• _GOAL_
From the entries below, list each line with "object".

• _RECORDED DATA_
***
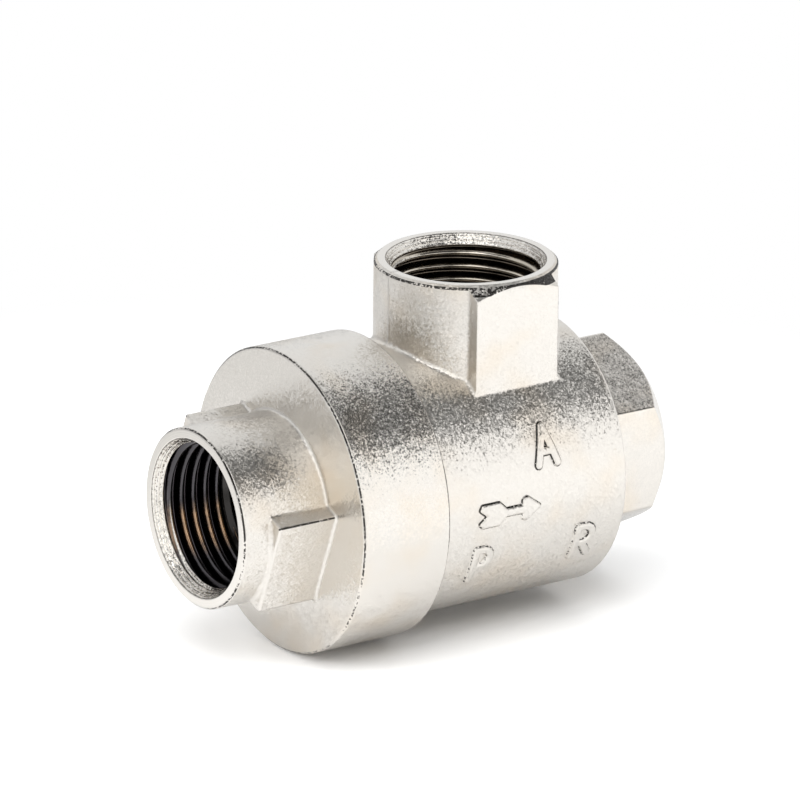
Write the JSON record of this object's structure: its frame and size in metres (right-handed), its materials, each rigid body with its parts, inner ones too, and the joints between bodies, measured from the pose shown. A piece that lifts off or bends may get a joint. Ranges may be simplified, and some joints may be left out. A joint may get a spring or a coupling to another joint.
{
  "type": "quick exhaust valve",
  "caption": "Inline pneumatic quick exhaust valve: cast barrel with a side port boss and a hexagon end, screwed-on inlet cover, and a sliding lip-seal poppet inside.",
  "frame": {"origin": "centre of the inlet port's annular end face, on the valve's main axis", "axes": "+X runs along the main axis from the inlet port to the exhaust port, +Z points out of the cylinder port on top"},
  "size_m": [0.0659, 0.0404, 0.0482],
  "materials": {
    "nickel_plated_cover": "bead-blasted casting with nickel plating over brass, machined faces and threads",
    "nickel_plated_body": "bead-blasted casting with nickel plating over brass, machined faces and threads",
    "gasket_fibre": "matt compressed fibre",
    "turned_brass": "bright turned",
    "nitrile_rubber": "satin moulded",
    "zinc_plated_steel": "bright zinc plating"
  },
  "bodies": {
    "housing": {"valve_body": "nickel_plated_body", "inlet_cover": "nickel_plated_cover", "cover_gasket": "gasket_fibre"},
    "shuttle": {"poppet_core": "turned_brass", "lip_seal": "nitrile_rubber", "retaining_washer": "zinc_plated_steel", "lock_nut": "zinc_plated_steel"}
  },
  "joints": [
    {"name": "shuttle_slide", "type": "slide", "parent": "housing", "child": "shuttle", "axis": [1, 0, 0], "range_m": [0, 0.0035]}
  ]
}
***
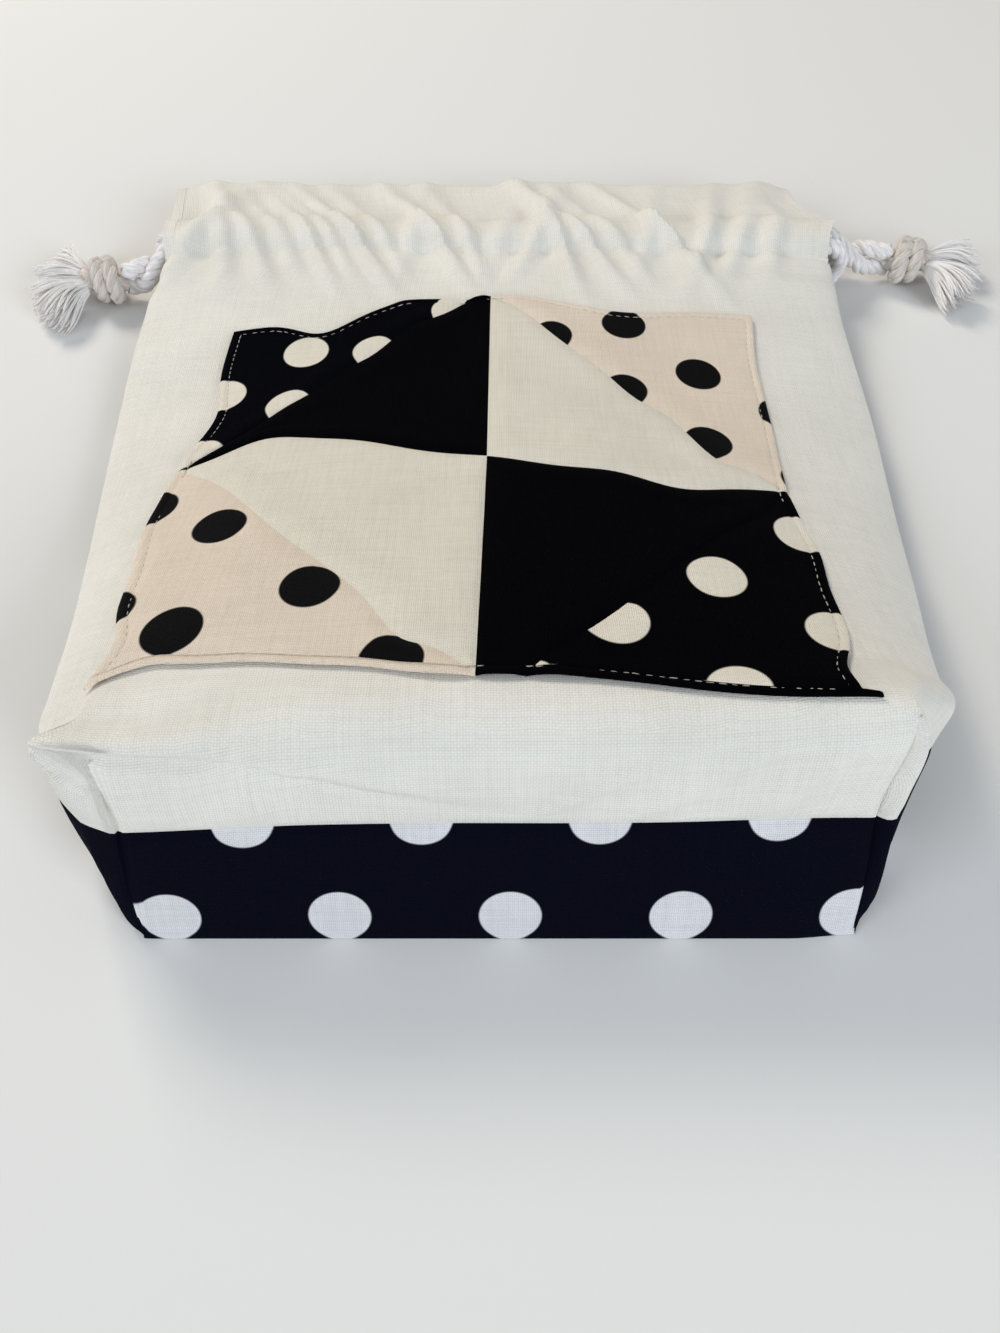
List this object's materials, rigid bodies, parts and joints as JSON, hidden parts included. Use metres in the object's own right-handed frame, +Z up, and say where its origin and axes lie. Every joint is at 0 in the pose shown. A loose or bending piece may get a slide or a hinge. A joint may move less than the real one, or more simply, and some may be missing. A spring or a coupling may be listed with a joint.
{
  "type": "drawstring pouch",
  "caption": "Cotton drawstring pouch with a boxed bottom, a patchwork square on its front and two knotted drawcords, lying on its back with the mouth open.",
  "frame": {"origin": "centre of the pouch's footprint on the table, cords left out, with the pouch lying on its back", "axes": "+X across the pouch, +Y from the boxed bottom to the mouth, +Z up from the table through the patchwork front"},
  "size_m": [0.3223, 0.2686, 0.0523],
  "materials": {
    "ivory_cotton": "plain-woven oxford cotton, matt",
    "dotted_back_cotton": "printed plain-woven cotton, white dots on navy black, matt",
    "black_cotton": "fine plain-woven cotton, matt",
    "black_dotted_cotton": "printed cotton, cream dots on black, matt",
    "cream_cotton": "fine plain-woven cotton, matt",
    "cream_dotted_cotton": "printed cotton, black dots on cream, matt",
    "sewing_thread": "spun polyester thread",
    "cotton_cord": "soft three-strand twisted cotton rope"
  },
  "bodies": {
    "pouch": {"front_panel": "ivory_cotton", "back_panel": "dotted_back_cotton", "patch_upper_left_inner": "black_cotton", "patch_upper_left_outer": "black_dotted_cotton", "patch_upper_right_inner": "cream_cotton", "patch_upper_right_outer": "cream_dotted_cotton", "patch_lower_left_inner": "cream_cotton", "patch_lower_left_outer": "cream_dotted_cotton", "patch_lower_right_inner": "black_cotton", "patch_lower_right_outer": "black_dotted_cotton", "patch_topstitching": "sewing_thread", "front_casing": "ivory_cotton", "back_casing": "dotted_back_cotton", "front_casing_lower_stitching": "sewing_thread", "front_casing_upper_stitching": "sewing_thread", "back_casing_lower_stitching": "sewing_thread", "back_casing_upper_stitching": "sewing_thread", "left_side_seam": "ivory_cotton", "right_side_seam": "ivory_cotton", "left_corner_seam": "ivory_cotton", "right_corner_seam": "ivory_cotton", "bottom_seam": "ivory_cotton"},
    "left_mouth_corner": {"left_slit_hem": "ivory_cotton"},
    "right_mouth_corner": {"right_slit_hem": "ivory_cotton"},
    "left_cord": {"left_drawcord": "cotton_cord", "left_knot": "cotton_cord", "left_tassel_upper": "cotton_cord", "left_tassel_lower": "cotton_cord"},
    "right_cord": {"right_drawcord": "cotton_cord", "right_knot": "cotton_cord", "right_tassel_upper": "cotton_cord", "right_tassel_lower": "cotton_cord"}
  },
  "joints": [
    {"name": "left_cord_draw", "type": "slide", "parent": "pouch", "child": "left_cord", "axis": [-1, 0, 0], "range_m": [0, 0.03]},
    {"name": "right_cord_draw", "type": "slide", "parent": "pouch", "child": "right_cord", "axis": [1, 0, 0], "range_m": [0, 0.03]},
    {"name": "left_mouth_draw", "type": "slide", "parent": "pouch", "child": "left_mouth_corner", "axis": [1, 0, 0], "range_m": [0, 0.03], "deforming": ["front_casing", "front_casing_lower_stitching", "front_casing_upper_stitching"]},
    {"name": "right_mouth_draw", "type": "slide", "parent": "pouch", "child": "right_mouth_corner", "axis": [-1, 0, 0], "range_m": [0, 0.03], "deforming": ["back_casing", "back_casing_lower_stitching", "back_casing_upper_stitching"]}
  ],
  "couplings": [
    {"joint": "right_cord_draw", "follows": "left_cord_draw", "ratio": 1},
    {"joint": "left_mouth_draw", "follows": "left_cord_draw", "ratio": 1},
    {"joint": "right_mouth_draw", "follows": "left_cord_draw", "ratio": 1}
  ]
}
***
• _FINISHED ANSWER_
Write the JSON record of this object's structure: its frame and size in metres (right-handed), its materials, each rigid body with its parts, inner ones too, and the joints between bodies, measured from the pose shown. A piece that lifts off or bends may get a joint. Ranges may be simplified, and some joints may be left out. A joint may get a spring or a coupling to another joint.
List this object's materials, rigid bodies, parts and joints as JSON, hidden parts included. Use metres in the object's own right-handed frame, +Z up, and say where its origin and axes lie. Every joint is at 0 in the pose shown. A loose or bending piece may get a slide or a hinge. A joint may move less than the real one, or more simply, and some may be missing. A spring or a coupling may be listed with a joint.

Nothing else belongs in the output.